On Saturday, at its nominating convention, the state Working Families Party will decide whether it'll endorse Governor Andrew Cuomo for the November election. The endorsement isn't a given, since many of the party's members are unhappy with some of the governor's policies.
The core of the Working Families Party's is made up of labor leaders and progressive activists. And one of their major criticisms is that Cuomo hasn't pushed hard enough for public financing of campaigns. The State Senate Republicans, which are part of a coalition that runs the chamber, have been the major obstacle to enacting public financing. And yesterday, the governor signaled that he might start getting aggressive with the coalition, Senate Republicans in particular, if it doesn't pass the necessary legislation.
During an unrelated press conference, Cuomo said that if the coalition doesn't go along, he would not only pull his support of the group, but would also work to dissolve it, say media reports. Crain's published this quote in a story on its website
"I said clearly that if public finance is not passed by the end of the session I would consider the coalition a failure," Mr. Cuomo said at a Superstorm Sandy-related press conference in Staten Island Thursday. "And then we'd enter a period of time, political season, where everyone makes their case to the people, and I intend to go to the people and tell them what I thought, which was the coalition failed to deliver important progressive items."

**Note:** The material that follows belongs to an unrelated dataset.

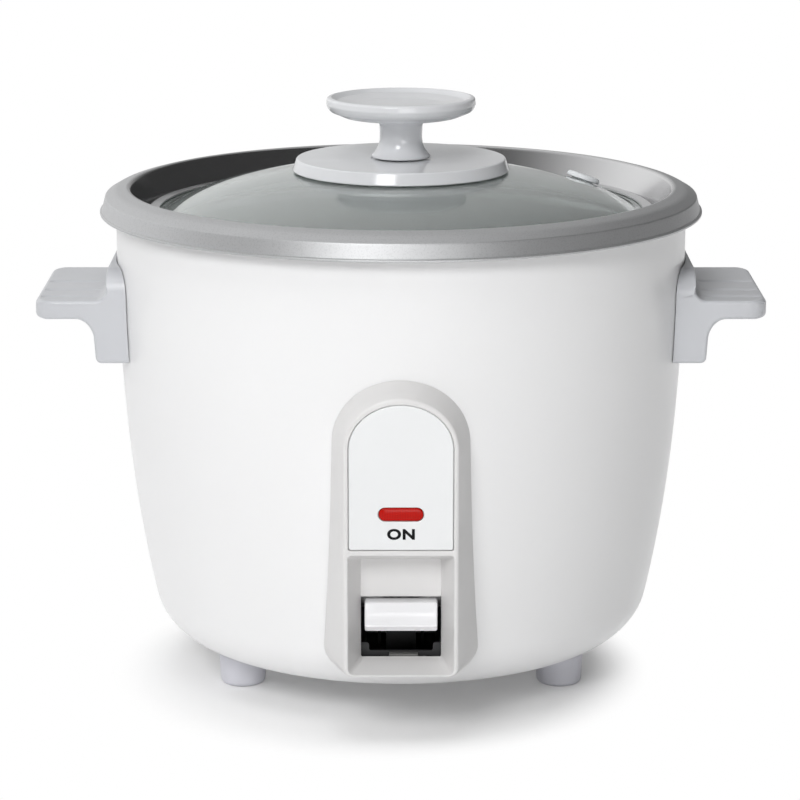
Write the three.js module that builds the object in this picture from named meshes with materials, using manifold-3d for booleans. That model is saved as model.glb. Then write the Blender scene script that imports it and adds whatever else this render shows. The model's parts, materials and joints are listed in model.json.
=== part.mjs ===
// A rice cooker with a lift-out pan, a domed glass lid and a press-down cooking switch.
// Millimetres, +Z up. The origin is on the body's axis, on the surface that the feet stand on.
// The switch faces -Y, the power inlet +Y, and the handles stand out along X.

import * as THREE from 'three';
import { mergeVertices } from 'three/addons/utils/BufferGeometryUtils.js';
import Module from 'manifold-3d';

const wasm = await Module();
wasm.setup();

// Clearances, and the number of flats that stand for a round
const gap = 0.3;
const bigSides = 40;
const hiddenSides = 32;
const midSides = 20;
const smallSides = 10;
// how far cuts and fixings reach past the body's wall
const wallReach = 25;

// Outer body: a drawn shell whose wall leans in towards a rounded bottom edge
const bodyR = 108.6;
const bodyTopZ = 178;
const bodyBottomZ = 13;
const bodyTaper = 11.4;
const bodyTaperHeight = 141;
const bodyTaperPower = 2.5;
const bodySheet = 1.2;
const bodyTopFlange = 4.4;
const bodyBottomFlangeInset = 50.6;
const bodyBottomFlangeR = bodyR - bodyBottomFlangeInset;
const cornerStartZ = 30;

// Feet, at even spacing with one at the rear
const footCount = 3;
const footInset = 12;
const footCircleR = bodyBottomFlangeR + footInset;
const footR = 9;
const footEdge = 2.5;
const footScrewR = 1.8;
const footScrewDepth = 7;
const screwHeadHeight = 2.2;
const screwHeadSpread = 1.9;

// Bottom plate, resting on the body's bottom flange
const plateLap = 14;
const plateR = bodyBottomFlangeR + plateLap;
const plateSheet = 1;
const ventCount = 10;
const ventInset = 11;
const ventCircleR = bodyBottomFlangeR - ventInset;
const ventLength = 14;
const ventWidth = 3;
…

But media reports say Cuomo didn't explicitly commit to campaigning against Senate Republicans, which many Democrats, and members of the WFP, want him to do.
It's unclear whether the governor's posturing is enough to win over the skeptical leaders of the Working Family Party. Some party members are reportedly advocating for alternate candidates, including educational historian Diane Ravitch, an outspoken opponent of charter schools. Many labor groups — particularly teachers unions — and progressives oppose the expansion of charter schools.